The hard seat
Trains are the main way people travel long-distance in China. And like an airplane, there are different classes of seats, depending on how much you want to pay.
The hard seat, or what is effectively economy class, is the most notorious among foreign travelers. One person described it on the Internet as "what hell must feel like." Nevertheless, most Chinese commoners buy hard seat tickets when riding the trains.
Today I decided to ride the hard seat to see what it was like.
9:40 p.m.
I'm on the train heading to Taiyuan, a city that's going to be about an 11 hour train ride to. The hard seat is not as bad as I thought. Just a very flat and thin cushion bench with no arm rests, that makes you feel pressed up against a green wall.
The train is moving and all the seats are all filled. It's loud from all the chatting going on. Several people are standing in the aisle, all of whom I guess must have a bought a "standing room" tickets. I can't even believe the train stations sells such things.
As I'm writing this a few girls siting next to me are trying to decipher what I'm trying to write.
11:00 p.m.
I introduced myself to the three girls sitting next to me. They thought I was a graduate student, so they were somewhat shocked when I said I was a Chinese-American. They are very nice and I've been playing card games with them.
I have also found out that I am apparently 25 years-old, not 24. The girls tell me that Chinese people often determine age by looking at the year they were born, not the specific date. So once 2009 came along I was 25, even though my real birth date was seven months away. It's unsettling to think that one year completely went by just like that.
It is still very loud on the train. At one point, the train workers were selling toys to the passengers. The toys were spinning tops that glittered with neon lights and even played music.
12:00 a.m.
I tell the girls I'm going to Taiyuan because it's my ancestral Chinese hometown. One of them says Taiyuan is the same as Xi'an. If you just changed the name of the place, you wouldn't notice much of difference, she adds.
I let one of the girls look at my journal. The first time I've ever let anyone read my journal. She can't understand any of it, except for the occasional "I".
I continue to play cards with the girls. One of them notices how I can't speak Chinese and play cards at the same time. I try to do both, but end up screwing up my card hand. "That's alright," one of the girls jokingly says in English.
An old man in front of me somehow sleeps while sitting up, his body not resting against anything. Impressive.
The girls also offer me biscuits to eat.
2:00 a.m.
Now I can see why the hard seats are like hell. It's early morning and I still can't fall asleep even as I'm exhausted. I have no where to rest my head since I'm in the middle between two people. Next to me is a man from which I can smell the stench of sweat.
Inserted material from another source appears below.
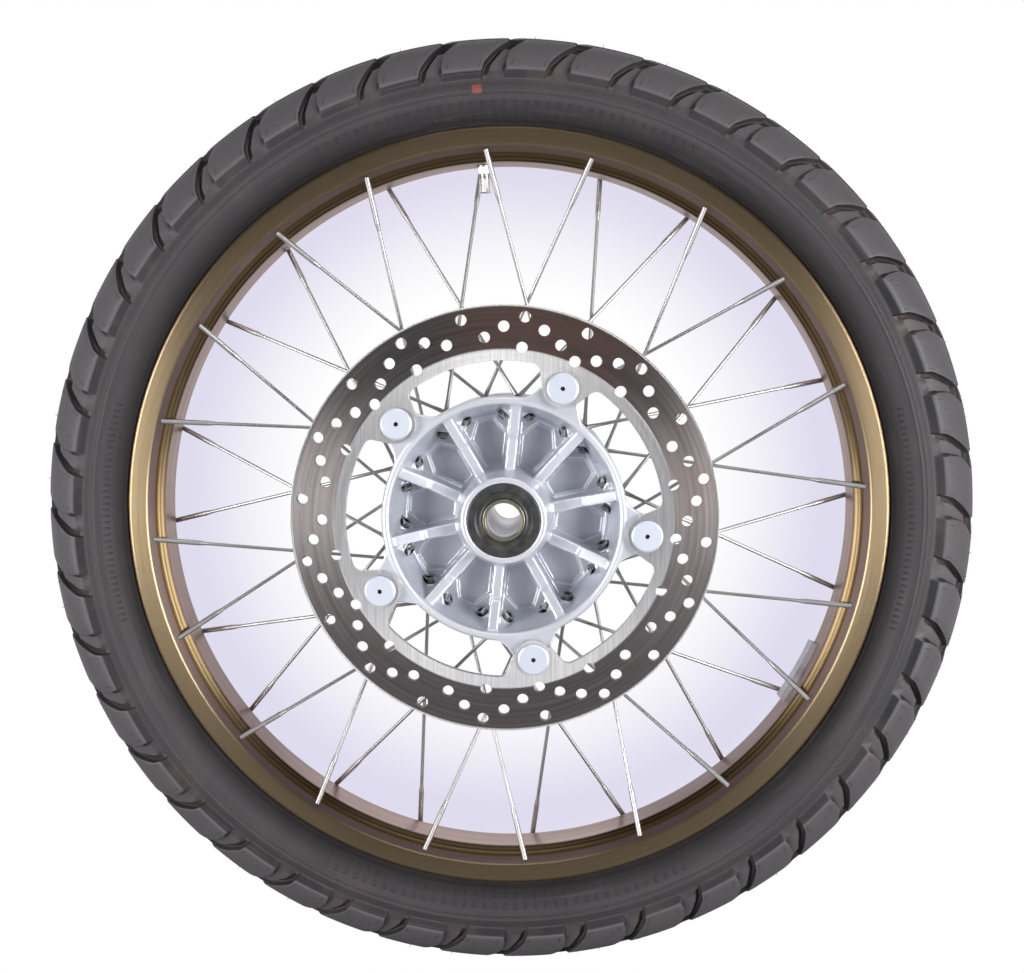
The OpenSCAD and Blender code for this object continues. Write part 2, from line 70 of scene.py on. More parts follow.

There is a table between the seats. All three of the girls lay their heads on it as if they would be sleeping on a desk at school. I've already tried it, finding that sweat quickly drenches my face when I do so.
There is no air- conditioner on the train, only green fans that are hooked up above, all of which are turned off for some reason.
6 or 7 more hours of this. But at least things are quieter.
3:00 a.m.
I don't know how local Chinese people can take this. No one in America would stand for this. I haven't even dared to check the bathrooms.
I notice there are no trashcans on the train. Instead, one of the girls throws out all the trash by opening the window. There's goes her tea bottle.
4:00 a.m.
Two of the girls leave as the train stops at a place called Lingfeng. I say goodbye to them and desperately try to go to sleep. I notice that the train is much less crowded now, with some of the seats now open. Finally, I can rest my head against the train window.
A man next to me gives me a piece of dove chocolate. I don't know why, but I nod my head with a thank you.
5:14 a.m.
A woman train worker yells, waking me up. Everyone else looks like they are asleep. The train is silent except for this shrill voice. She declares that she is selling "360 degree" toothbrushes.
A man later asks, "do you sell toothpaste too?"
"No we don't," the woman says.
8:00 a.m.
My body feels likes it completely covered with sweat. I need a shower. Thankfully the train makes it final stop to Taiyuan. I estimate I only got around 4 hours of sleep. The last remaining girl, who is also heading to Taiyuan, hands me a moist towelette.
Once I get off to the train, I go buy a return ticket to Xi'an. I want a ticket for a soft bed, I think to myself. I don't care the price.